Dating a twice divorced man

Anonymous
Would you do it? He’s 46 with one kid. Very successful, responsible, hard working, good looking, well educated, great taste/cultured, wants to pay for everything, makes good decisions (except the marriages I guess).
Anonymous
date him? sure. Introduce him to my kids and take him seriously as a long-term partner? Unlikely.
Anonymous
What are the reasons for the divorce? Is he able to speak about what happened in a way that indicates deep reflection and a sense of accountability? Does he still believe that marriage is for life? These are really good questions to get into as you get to know him better. Twice divorced, however, is a big red flag at the end of the day. It’s not ideal and he owes you an explanation of both how it happened and how he has grown and changed as a result.
Anonymous
Jewel's dating Kev and they seem happy.
Anonymous
Anonymous wrote:What are the reasons for the divorce? Is he able to speak about what happened in a way that indicates deep reflection and a sense of accountability? Does he still believe that marriage is for life? These are really good questions to get into as you get to know him better. Twice divorced, however, is a big red flag at the end of the day. It’s not ideal and he owes you an explanation of both how it happened and how he has grown and changed as a result.


+1

I'd want to proceed with caution but I don't write anyone off just because of a red flag rule. Even people with addiction pasts deserve chances if the circumstances speak for themselves: meaning that I don't write people off.
Anonymous
Would I do what? Date the guy? Absolutely. Marry him? It depends. Why did he get divorced? When? How long marriages lasted? It also depends on what you want out of a relationship, on why you are dating…

I assume you had a few dates with him, cause the examples you give are very superficial, all are “dating cv” headlines.

But having 2 divorces is not an immediate red flag that I wouldn’t date someone, but it would give me reason to look deeper into why he got divorced twice, what / how he talks about his ex wives.
Anonymous
He only says good things about his ex wives. First wife cheated on him, married <1 year. Second marriage 8 years, 10 together, says he tried his best but she broke his heart.
Anonymous
Anonymous wrote:He only says good things about his ex wives. First wife cheated on him, married <1 year. Second marriage 8 years, 10 together, says he tried his best but she broke his heart.
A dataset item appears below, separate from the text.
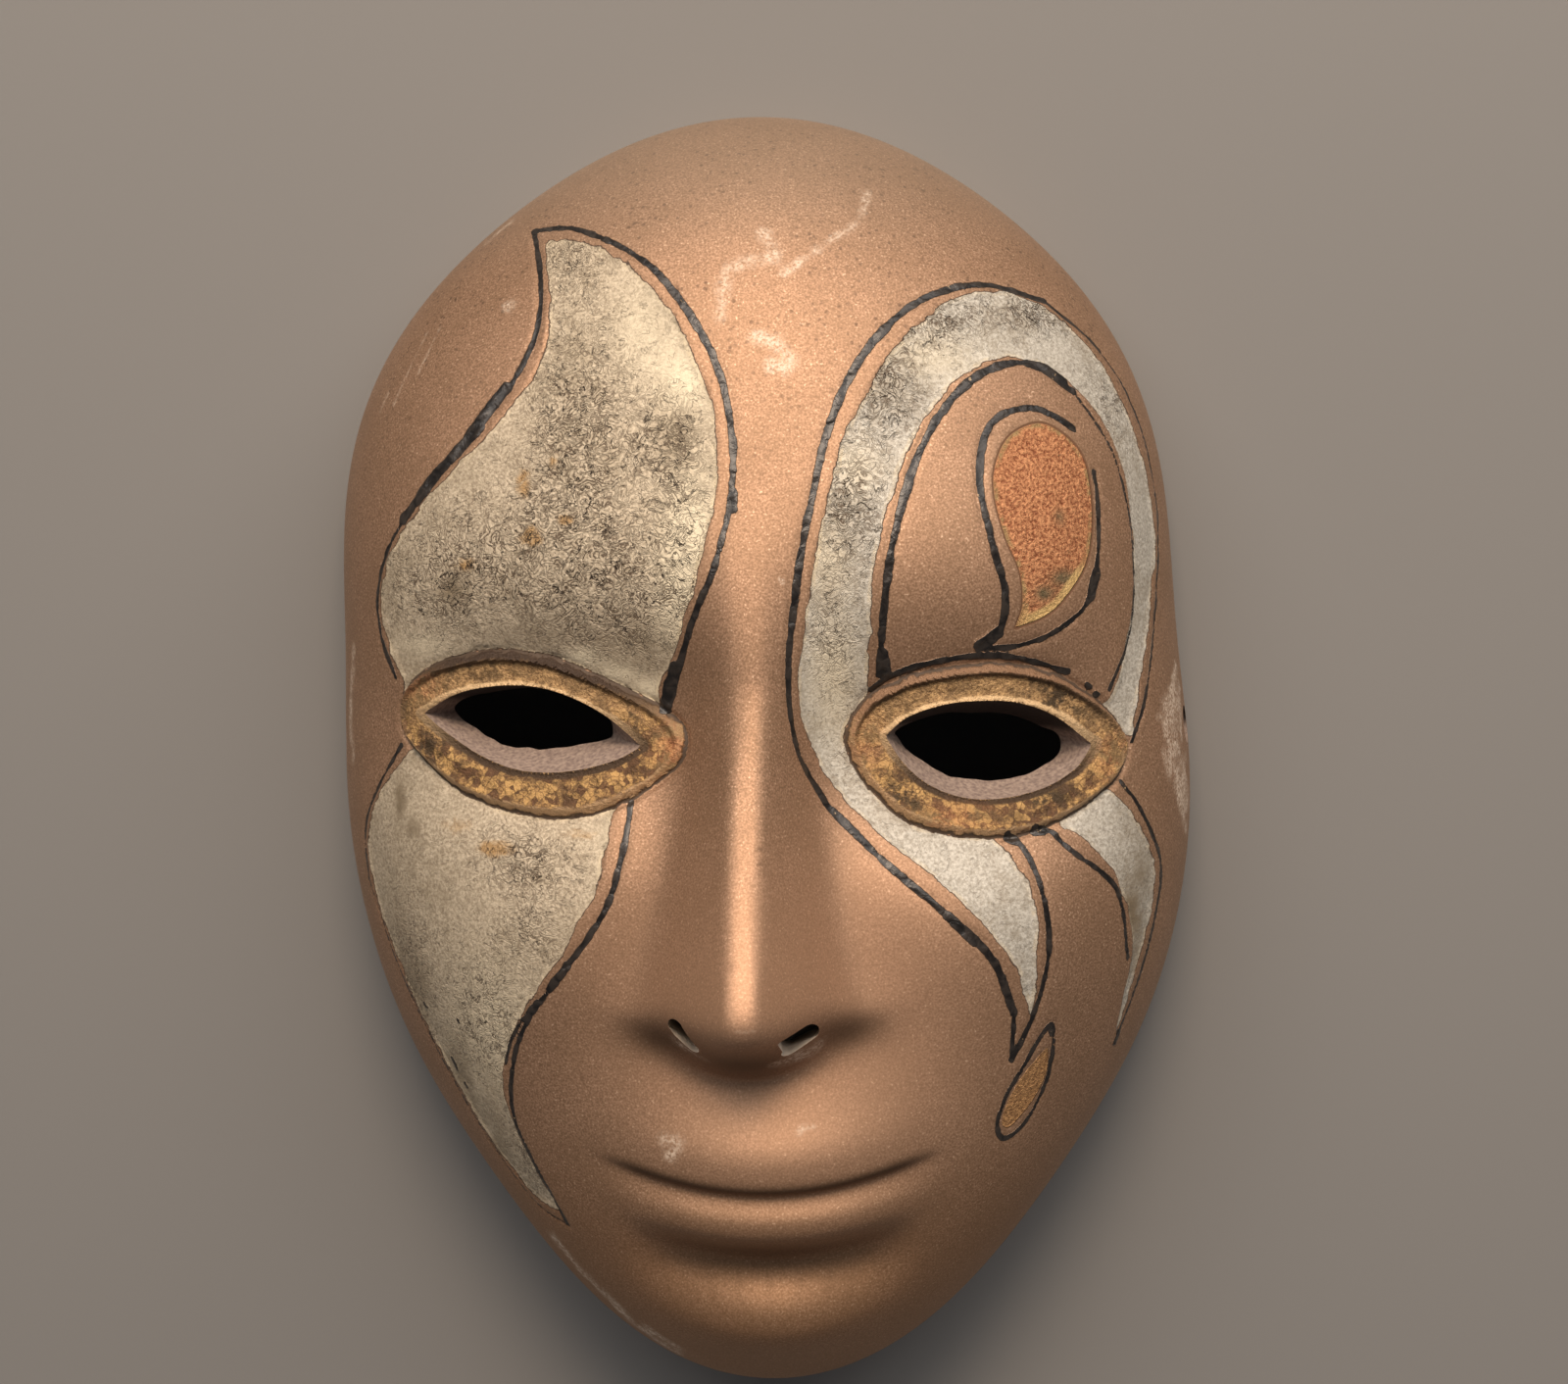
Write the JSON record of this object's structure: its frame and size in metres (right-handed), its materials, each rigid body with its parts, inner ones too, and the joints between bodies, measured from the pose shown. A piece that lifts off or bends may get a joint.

I’d want more specifics on how he tried with his second wife.
Anonymous
Anonymous wrote:
Anonymous wrote:He only says good things about his ex wives. First wife cheated on him, married <1 year. Second marriage 8 years, 10 together, says he tried his best but she broke his heart.


I’d want more specifics on how he tried with his second wife.


I’d take what he tells you with a lot of salt. No one knows except her what really happened.
Anonymous
Sounds like he sees himself as a victim. Not a fan.
Anonymous
Anonymous wrote:He only says good things about his ex wives. First wife cheated on him, married <1 year. Second marriage 8 years, 10 together, says he tried his best but she broke his heart.


Patronizing. He at least knows not to call either of them crazy. So he’s smart or at least he’s learned
Anonymous
Anonymous wrote:
Anonymous wrote:He only says good things about his ex wives. First wife cheated on him, married <1 year. Second marriage 8 years, 10 together, says he tried his best but she broke his heart.


Patronizing. He at least knows not to call either of them crazy. So he’s smart or at least he’s learned


? How is this patronizing?
Anonymous
Anonymous wrote:
Anonymous wrote:
Anonymous wrote:He only says good things about his ex wives. First wife cheated on him, married <1 year. Second marriage 8 years, 10 together, says he tried his best but she broke his heart.


I’d want more specifics on how he tried with his second wife.


I’d take what he tells you with a lot of salt. No one knows except her what really happened.


Agree. He sounds smooth. I'd proceed with a lot of caution.
Anonymous
Sure. Date him and see. My DH was divorced (although only one previous marriage, not two), and he's been the best thing that ever happened to me for 20 years now. He and his ex-wife were just poorly matched, lifestyle-wise.

Twice-divorced does give me pause, but try it out. Get out at the first sign of any kind of nonsense thought.
Anonymous
I will offer a guy's perspective. Just remember that most divorces are initiated by women. And often people will assume the guy is responsible because the woman initiated. Now the only thing I will say though is that after 2 divorces, the odds for further divorces significantly go up.

How old are you? That's very important? How old is his kid? Do you have any kids? If no, would you like to have kids? These are important things to know.